** start of Information provided **
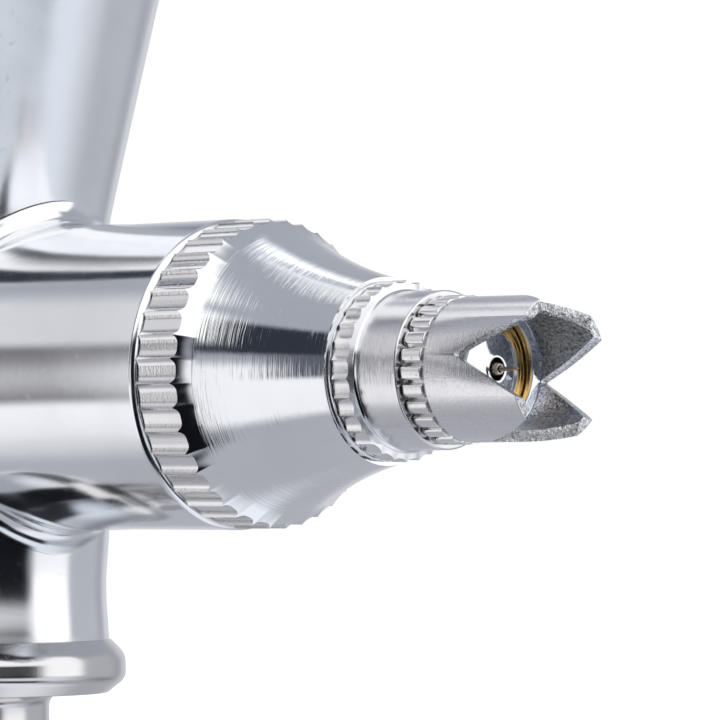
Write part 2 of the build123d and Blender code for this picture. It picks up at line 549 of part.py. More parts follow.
# --------------------------------------------------------------- valve body
with BuildPart() as valve_body:
    upright([(INLET_R, -STUD_CHAMFER), (STUD_R - STUD_CHAMFER, -STUD_CHAMFER), (STUD_R, 0), (STUD_R, STUD_TOP),
             (UNDERCUT_R, STUD_TOP + 0.4), (UNDERCUT_R, COLLAR_BOTTOM), (COLLAR_R - COLLAR_ROUND, COLLAR_BOTTOM),
             (COLLAR_R, COLLAR_BOTTOM + COLLAR_ROUND), (COLLAR_R, BOSS_BOTTOM - COLLAR_ROUND / 2),
             (COLLAR_R - COLLAR_ROUND / 2, BOSS_BOTTOM), (BOSS_BORE_R - SLIDE_FIT, BOSS_BOTTOM),
             (BOSS_BORE_R - SLIDE_FIT, VALVE_THREAD_TOP), (BUTTON_RECESS_R, VALVE_THREAD_TOP),
             (BUTTON_RECESS_R, BUTTON_RECESS_FLOOR), (STEM_R + CLEAR, BUTTON_RECESS_FLOOR),
             (STEM_R + CLEAR, STEM_SEAL_TOP), (STEM_SEAL_R, STEM_SEAL_TOP), (STEM_SEAL_R, STEM_SEAL_BOTTOM),
             (VALVE_SEAT_R, STEM_SEAL_BOTTOM - 0.01), (VALVE_SEAT_R, VALVE_SEAT), (INLET_R, VALVE_SEAT)])
    groove_bottom = AIR_GROOVE_Z - AIR_GROOVE_WIDTH / 2
    groove_top = AIR_GROOVE_Z + AIR_GROOVE_WIDTH / 2
    upright([(BOSS_BORE_R - AIR_GROOVE_DEPTH, groove_bottom), (BOSS_BORE_R + 0.1, groove_bottom),
             (BOSS_BORE_R + 0.1, groove_top), (BOSS_BORE_R - AIR_GROOVE_DEPTH, groove_top)], mode=Mode.SUBTRACT)
    drilled((4.5, 0, AIR_GROOVE_Z), (1.2, 0, AIR_GROOVE_Z - 3.3), 0.4)
valve_body.part.label = "valve_body"

with BuildPart() as valve_gasket:
    upright([(BUTTON_ROOM_R, VALVE_THREAD_TOP), (BOSS_BORE_R - SLIDE_FIT, VALVE_THREAD_TOP),
             (BOSS_BORE_R - SLIDE_FIT, BOSS_SHOULDER), (BUTTON_ROOM_R, BOSS_SHOULDER)])
valve_gasket.part.label = "valve_gasket"

# ---------------------------------------------- valve button, poppet, seals
button_top = NEEDLE_HEIGHT + 3.2 - FOOT_DROP - FOOT_R - BUTTON_GAP
with BuildPart() as valve_button:
    upright([(0, POPPET_TOP), (STEM_R, POPPET_TOP), (STEM_R, button_top - BUTTON_THICKNESS),
             (BUTTON_R, button_top - BUTTON_THICKNESS), (BUTTON_R, button_top - 0.2), (BUTTON_R - 0.2, button_top),
             (0, button_top)])
valve_button.part.label = "valve_button"

with BuildPart() as valve_stem_seal:
    upright([(STEM_R + SLIDE_FIT, STEM_SEAL_BOTTOM), (STEM_SEAL_R - SLIDE_FIT, STEM_SEAL_BOTTOM),
             (STEM_SEAL_R - SLIDE_FIT, STEM_SEAL_TOP), (STEM_R + SLIDE_FIT, STEM_SEAL_TOP)])
valve_stem_seal.part.label = "valve_stem_seal"

with BuildPart() as valve_poppet:
    upright([(0, POPPET_PIN_END), (POPPET_PIN_R, POPPET_PIN_END), (POPPET_PIN_R, POPPET_BOTTOM),
             (POPPET_R, POPPET_BOTTOM), (POPPET_R, POPPET_TOP), (0, POPPET_TOP)])
valve_poppet.part.label = "valve_poppet"

with BuildPart() as valve_packing:
    upright([(STEM_R + SLIDE_FIT, POPPET_TOP), (POPPET_R, POPPET_TOP), (POPPET_R, VALVE_SEAT - 0.03),
             (STEM_R + SLIDE_FIT, VALVE_SEAT - 0.03)])
valve_packing.part.label = "valve_packing"

# ------------------------------------------------ valve spring, guide screw
with BuildPart() as valve_guide_screw:
    upright([(VALVE_SCREW_HOLE_R, -STUD_CHAMFER + 0.3), (INLET_R - SLIDE_FIT, -STUD_CHAMFER + 0.3),
             (INLET_R - SLIDE_FIT, VALVE_SCREW_TOP), (VALVE_SCREW_HOLE_R, VALVE_SCREW_TOP)])
    with BuildSketch(Plane.XY.offset(-STUD_CHAMFER)):
        Rectangle(2 * INLET_R, 0.8)
    extrude(amount=1.1, mode=Mode.SUBTRACT)
valve_guide_screw.part.label = "valve_guide_screw"

valve_spring_bottom = VALVE_SCREW_TOP + VALVE_SPRING_WIRE_R + CLEAR
valve_spring_top = POPPET_BOTTOM - VALVE_SPRING_WIRE_R - CLEAR
with BuildPart() as valve_spring:
    with BuildLine() as valve_coil:
        Helix(pitch=(valve_spring_top - valve_spring_bottom) / VALVE_SPRING_TURNS,
              height=valve_spring_top - valve_spring_bottom, radius=VALVE_SPRING_R,
              center=(0, 0, valve_spring_bottom))
    with BuildSketch(Plane(origin=valve_coil.line @ 0, z_dir=valve_coil.line % 0)):
        Circle(VALVE_SPRING_WIRE_R)
    sweep(is_frenet=True)
valve_spring.part.label = "valve_spring"

# -------------------------------------------------------------- STEP files
os.makedirs("parts", exist_ok=True)
for piece in (barrel, cup, cup_lid, head, head_seal, nozzle, nozzle_cap, needle_cap, needle, needle_packing,
              packing_screw, trigger, trigger_screw, needle_guide, spring_case, needle_spring, needle_nut,
              handle, preset_rod, preset_knob, valve_body, valve_gasket, valve_button, valve_stem_seal,
              valve_poppet, valve_packing, valve_guide_screw, valve_spring):
    export_step(piece.part, f"parts/{piece.part.label}.step")
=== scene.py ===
"""Airbrush gun: the plated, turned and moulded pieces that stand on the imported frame.

Every sub-assembly of the gun is a class that turns, cuts and knurls its own pieces,
dresses them in its finishes and hangs them on the body that they move with. Lengths
inside the classes are millimetres in the gun's own frame; meshes are metres.
"""
import logging
import math
from dataclasses import dataclass
from enum import Enum
from typing import Iterable, Optional, Sequence

import bmesh
import bpy
from mathutils import Matrix, Vector


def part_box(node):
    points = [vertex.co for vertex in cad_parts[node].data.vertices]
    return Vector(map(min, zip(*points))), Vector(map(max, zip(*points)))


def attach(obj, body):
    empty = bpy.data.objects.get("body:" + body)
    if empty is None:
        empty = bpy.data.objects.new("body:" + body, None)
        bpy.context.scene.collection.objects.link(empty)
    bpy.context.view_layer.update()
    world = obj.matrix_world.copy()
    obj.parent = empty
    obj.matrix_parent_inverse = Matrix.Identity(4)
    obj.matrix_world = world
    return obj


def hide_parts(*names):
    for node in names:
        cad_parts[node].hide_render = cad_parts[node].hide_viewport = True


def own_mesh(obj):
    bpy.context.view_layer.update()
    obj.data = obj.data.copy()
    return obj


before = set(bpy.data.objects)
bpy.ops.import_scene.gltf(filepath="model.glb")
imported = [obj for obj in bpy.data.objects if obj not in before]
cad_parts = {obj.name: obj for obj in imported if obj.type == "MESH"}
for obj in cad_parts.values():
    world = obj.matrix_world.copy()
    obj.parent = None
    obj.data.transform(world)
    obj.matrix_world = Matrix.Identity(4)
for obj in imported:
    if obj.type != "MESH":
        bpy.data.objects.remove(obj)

LOG = logging.getLogger("airbrush")
MM = 0.001
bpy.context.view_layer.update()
Point = tuple[float, float]
Colour = tuple[float, float, float]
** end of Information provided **
◆ **Written request**: Extract the lines of the preceding material that run from the line with "for piece in" through the line with "from typing import", inclusive, reproducing them exactly and adding nothing.

◆ **Answer for the task**:
for piece in (barrel, cup, cup_lid, head, head_seal, nozzle, nozzle_cap, needle_cap, needle, needle_packing,
              packing_screw, trigger, trigger_screw, needle_guide, spring_case, needle_spring, needle_nut,
              handle, preset_rod, preset_knob, valve_body, valve_gasket, valve_button, valve_stem_seal,
              valve_poppet, valve_packing, valve_guide_screw, valve_spring):
    export_step(piece.part, f"parts/{piece.part.label}.step")
=== scene.py ===
"""Airbrush gun: the plated, turned and moulded pieces that stand on the imported frame.

Every sub-assembly of the gun is a class that turns, cuts and knurls its own pieces,
dresses them in its finishes and hangs them on the body that they move with. Lengths
inside the classes are millimetres in the gun's own frame; meshes are metres.
"""
import logging
import math
from dataclasses import dataclass
from enum import Enum
from typing import Iterable, Optional, Sequence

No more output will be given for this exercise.